(Part of a data file)
______________________________

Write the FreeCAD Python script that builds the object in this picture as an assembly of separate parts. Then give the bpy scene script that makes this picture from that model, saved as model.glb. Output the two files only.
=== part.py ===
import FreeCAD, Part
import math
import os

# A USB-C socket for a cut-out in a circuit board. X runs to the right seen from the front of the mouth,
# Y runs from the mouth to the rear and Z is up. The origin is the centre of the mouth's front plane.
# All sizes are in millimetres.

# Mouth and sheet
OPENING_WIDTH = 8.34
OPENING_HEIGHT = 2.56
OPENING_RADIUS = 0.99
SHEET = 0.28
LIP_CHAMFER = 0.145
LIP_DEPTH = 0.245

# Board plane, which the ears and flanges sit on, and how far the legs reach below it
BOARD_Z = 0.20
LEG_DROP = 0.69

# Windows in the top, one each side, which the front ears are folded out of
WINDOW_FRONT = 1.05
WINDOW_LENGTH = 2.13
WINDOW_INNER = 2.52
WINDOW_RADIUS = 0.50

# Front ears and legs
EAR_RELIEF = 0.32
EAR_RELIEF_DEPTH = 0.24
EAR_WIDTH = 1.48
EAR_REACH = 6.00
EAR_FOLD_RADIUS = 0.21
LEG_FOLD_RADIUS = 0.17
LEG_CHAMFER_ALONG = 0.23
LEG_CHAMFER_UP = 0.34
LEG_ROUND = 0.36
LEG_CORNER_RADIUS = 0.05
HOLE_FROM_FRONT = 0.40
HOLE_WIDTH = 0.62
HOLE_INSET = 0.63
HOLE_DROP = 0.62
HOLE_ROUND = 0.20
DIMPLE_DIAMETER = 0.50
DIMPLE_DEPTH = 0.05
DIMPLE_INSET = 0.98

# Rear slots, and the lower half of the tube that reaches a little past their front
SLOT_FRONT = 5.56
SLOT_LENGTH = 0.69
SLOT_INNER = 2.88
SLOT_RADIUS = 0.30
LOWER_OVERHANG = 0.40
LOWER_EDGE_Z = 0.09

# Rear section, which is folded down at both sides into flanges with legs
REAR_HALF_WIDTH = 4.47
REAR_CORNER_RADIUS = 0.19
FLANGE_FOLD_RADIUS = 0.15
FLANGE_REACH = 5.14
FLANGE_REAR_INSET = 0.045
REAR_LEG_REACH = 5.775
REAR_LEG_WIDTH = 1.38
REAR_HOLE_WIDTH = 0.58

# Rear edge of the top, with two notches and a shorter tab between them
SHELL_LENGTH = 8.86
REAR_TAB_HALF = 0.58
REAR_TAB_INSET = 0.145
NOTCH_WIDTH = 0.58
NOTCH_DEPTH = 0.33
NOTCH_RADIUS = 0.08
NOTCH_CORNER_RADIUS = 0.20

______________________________

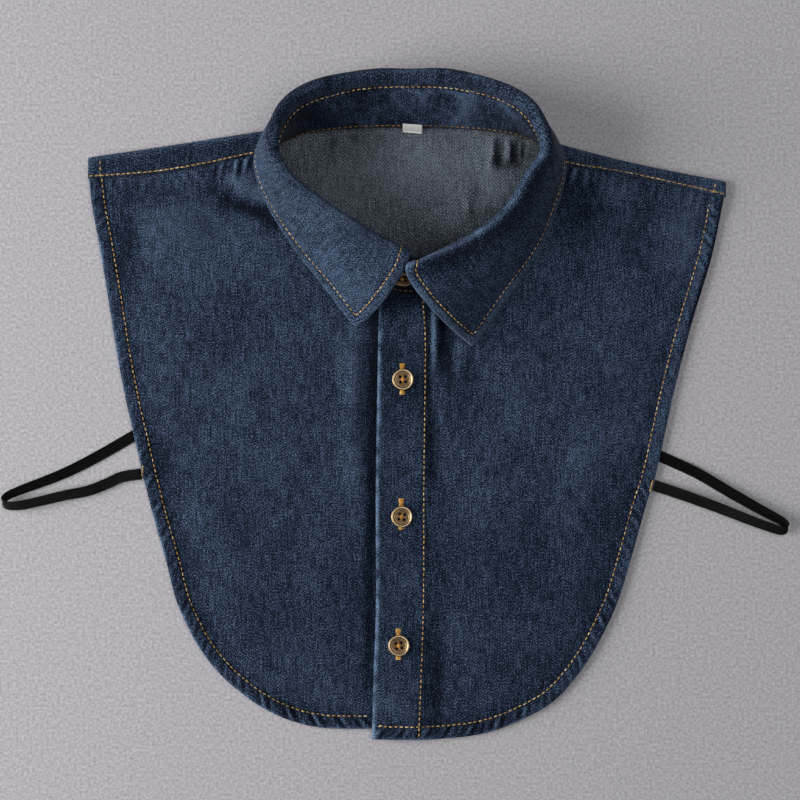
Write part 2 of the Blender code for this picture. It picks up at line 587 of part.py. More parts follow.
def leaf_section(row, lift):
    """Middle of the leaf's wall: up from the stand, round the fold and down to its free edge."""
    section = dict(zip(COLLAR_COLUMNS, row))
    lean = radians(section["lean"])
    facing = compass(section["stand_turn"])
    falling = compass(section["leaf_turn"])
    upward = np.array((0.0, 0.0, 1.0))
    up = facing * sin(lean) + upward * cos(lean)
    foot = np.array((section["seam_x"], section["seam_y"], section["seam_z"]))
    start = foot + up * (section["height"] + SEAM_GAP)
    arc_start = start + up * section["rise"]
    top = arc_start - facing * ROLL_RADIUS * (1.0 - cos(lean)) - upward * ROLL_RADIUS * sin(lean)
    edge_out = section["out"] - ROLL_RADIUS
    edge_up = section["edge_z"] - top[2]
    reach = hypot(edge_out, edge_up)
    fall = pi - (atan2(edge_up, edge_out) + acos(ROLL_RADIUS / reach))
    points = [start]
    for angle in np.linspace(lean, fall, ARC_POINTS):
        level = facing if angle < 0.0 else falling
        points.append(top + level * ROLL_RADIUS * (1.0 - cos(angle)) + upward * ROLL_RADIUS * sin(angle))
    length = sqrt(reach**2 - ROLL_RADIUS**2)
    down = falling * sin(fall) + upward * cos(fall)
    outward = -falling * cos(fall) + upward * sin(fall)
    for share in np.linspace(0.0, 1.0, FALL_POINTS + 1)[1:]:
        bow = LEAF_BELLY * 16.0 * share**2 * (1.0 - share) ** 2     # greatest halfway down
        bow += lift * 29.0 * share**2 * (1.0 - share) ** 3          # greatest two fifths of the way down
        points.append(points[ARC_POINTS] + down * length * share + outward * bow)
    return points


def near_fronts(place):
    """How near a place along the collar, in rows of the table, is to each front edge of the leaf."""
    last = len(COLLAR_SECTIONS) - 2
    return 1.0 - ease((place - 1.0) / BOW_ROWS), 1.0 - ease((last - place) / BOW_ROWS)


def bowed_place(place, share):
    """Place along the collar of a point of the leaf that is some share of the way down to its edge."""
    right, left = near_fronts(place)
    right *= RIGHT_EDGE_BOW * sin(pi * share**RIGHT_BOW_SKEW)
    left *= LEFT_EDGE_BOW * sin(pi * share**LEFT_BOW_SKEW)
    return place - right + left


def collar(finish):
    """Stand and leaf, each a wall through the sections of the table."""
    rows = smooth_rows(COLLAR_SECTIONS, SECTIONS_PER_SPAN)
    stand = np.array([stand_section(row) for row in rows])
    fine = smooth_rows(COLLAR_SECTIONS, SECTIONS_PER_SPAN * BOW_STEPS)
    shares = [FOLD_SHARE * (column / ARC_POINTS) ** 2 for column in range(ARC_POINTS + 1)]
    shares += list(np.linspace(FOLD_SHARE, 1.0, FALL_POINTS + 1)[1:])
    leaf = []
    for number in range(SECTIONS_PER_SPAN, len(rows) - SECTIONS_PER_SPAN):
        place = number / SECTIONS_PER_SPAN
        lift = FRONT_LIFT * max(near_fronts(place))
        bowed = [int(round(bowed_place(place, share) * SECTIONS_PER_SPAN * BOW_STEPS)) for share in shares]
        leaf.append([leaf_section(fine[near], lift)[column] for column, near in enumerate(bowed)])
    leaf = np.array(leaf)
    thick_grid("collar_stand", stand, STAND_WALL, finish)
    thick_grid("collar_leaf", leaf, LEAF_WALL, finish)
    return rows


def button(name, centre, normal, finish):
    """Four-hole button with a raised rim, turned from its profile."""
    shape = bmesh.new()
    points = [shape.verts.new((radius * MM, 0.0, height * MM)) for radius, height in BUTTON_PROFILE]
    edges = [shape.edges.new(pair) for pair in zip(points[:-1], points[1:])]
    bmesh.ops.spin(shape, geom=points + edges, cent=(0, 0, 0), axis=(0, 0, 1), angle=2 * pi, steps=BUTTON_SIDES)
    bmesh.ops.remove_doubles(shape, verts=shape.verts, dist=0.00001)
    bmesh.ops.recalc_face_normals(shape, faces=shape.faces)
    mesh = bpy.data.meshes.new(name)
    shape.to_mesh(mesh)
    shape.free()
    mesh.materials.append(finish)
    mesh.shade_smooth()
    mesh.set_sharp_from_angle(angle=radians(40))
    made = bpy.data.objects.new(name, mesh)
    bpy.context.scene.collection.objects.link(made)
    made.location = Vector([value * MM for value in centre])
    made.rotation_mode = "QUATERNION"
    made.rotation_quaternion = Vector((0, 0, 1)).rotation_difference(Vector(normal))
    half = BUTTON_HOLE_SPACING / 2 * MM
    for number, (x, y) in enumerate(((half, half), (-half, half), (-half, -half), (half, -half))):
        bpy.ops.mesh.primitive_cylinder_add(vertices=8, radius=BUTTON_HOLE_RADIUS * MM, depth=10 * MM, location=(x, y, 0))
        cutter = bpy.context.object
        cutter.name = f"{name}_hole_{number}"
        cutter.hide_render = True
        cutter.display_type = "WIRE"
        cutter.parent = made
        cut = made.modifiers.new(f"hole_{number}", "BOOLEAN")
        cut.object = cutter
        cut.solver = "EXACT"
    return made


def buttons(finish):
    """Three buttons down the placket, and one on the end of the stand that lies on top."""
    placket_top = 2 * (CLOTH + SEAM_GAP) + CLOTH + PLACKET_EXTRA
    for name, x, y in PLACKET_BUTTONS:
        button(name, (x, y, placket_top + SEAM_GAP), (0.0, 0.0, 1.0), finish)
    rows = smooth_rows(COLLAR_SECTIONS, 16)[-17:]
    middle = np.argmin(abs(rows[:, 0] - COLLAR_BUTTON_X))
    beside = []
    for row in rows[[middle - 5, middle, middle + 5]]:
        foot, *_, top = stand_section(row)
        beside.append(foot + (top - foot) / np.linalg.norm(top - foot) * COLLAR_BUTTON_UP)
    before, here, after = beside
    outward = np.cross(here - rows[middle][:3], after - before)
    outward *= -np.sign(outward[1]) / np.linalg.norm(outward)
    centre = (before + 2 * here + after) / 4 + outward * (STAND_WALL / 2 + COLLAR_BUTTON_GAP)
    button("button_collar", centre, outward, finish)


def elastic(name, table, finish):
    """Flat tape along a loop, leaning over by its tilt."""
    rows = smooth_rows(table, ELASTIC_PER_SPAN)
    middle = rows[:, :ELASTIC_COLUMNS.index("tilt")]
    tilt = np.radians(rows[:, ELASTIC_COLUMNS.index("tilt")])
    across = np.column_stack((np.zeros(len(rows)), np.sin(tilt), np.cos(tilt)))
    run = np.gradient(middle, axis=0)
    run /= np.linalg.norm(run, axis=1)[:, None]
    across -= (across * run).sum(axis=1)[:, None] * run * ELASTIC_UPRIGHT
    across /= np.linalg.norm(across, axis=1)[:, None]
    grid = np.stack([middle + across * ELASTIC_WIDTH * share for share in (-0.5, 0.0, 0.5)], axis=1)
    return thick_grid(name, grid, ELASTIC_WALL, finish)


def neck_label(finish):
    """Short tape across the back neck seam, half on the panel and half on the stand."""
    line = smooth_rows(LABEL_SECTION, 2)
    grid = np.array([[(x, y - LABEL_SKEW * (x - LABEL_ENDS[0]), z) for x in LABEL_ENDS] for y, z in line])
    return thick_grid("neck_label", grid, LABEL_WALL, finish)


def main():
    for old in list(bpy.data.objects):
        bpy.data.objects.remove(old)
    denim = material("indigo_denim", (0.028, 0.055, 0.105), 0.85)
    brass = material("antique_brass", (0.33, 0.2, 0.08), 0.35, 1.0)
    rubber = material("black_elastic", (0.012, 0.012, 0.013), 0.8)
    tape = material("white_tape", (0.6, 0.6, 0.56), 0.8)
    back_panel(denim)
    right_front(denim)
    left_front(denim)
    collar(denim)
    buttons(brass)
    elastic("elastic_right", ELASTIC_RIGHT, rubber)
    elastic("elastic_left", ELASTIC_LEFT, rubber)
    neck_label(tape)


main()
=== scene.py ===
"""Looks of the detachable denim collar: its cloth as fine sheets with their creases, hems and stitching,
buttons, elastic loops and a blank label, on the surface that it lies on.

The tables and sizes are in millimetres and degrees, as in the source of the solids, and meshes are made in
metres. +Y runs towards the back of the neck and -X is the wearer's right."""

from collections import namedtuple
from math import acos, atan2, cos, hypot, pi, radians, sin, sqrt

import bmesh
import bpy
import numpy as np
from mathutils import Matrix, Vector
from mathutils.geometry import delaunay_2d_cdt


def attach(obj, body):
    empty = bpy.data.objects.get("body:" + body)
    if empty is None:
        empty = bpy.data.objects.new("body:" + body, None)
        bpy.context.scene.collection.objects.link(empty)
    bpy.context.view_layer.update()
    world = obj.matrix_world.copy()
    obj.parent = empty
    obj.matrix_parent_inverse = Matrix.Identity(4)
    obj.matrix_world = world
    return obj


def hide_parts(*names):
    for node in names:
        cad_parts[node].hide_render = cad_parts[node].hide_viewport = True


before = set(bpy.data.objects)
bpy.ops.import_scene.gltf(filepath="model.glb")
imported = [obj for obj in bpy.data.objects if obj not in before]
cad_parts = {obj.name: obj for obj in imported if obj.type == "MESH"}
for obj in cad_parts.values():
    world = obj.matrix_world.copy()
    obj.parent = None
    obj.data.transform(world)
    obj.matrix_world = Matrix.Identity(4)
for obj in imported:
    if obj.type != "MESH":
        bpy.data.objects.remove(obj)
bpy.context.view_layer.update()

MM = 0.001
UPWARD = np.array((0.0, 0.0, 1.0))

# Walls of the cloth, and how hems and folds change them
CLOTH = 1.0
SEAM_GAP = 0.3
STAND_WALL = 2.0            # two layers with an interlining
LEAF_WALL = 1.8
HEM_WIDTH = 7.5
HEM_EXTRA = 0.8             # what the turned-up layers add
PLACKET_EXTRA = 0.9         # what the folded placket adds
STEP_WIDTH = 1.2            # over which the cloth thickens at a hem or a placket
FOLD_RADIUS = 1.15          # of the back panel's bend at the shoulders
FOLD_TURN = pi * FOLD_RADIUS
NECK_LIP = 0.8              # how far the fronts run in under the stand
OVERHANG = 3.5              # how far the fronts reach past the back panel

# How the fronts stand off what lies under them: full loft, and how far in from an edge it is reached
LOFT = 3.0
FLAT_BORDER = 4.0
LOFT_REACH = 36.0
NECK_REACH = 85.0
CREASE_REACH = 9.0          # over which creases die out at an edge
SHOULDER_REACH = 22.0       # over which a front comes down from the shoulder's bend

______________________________

_Stated exercise:_ Among the entries above, locate the lines containing "0.6, 0.56), 0.8)" and "before = set(bpy.data.objects)", and transcribe exactly those two lines and all lines between.

_Answer:_
    tape = material("white_tape", (0.6, 0.6, 0.56), 0.8)
    back_panel(denim)
    right_front(denim)
    left_front(denim)
    collar(denim)
    buttons(brass)
    elastic("elastic_right", ELASTIC_RIGHT, rubber)
    elastic("elastic_left", ELASTIC_LEFT, rubber)
    neck_label(tape)


main()
=== scene.py ===
"""Looks of the detachable denim collar: its cloth as fine sheets with their creases, hems and stitching,
buttons, elastic loops and a blank label, on the surface that it lies on.

The tables and sizes are in millimetres and degrees, as in the source of the solids, and meshes are made in
metres. +Y runs towards the back of the neck and -X is the wearer's right."""

from collections import namedtuple
from math import acos, atan2, cos, hypot, pi, radians, sin, sqrt

import bmesh
import bpy
import numpy as np
from mathutils import Matrix, Vector
from mathutils.geometry import delaunay_2d_cdt


def attach(obj, body):
    empty = bpy.data.objects.get("body:" + body)
    if empty is None:
        empty = bpy.data.objects.new("body:" + body, None)
        bpy.context.scene.collection.objects.link(empty)
    bpy.context.view_layer.update()
    world = obj.matrix_world.copy()
    obj.parent = empty
    obj.matrix_parent_inverse = Matrix.Identity(4)
    obj.matrix_world = world
    return obj


def hide_parts(*names):
    for node in names:
        cad_parts[node].hide_render = cad_parts[node].hide_viewport = True


before = set(bpy.data.objects)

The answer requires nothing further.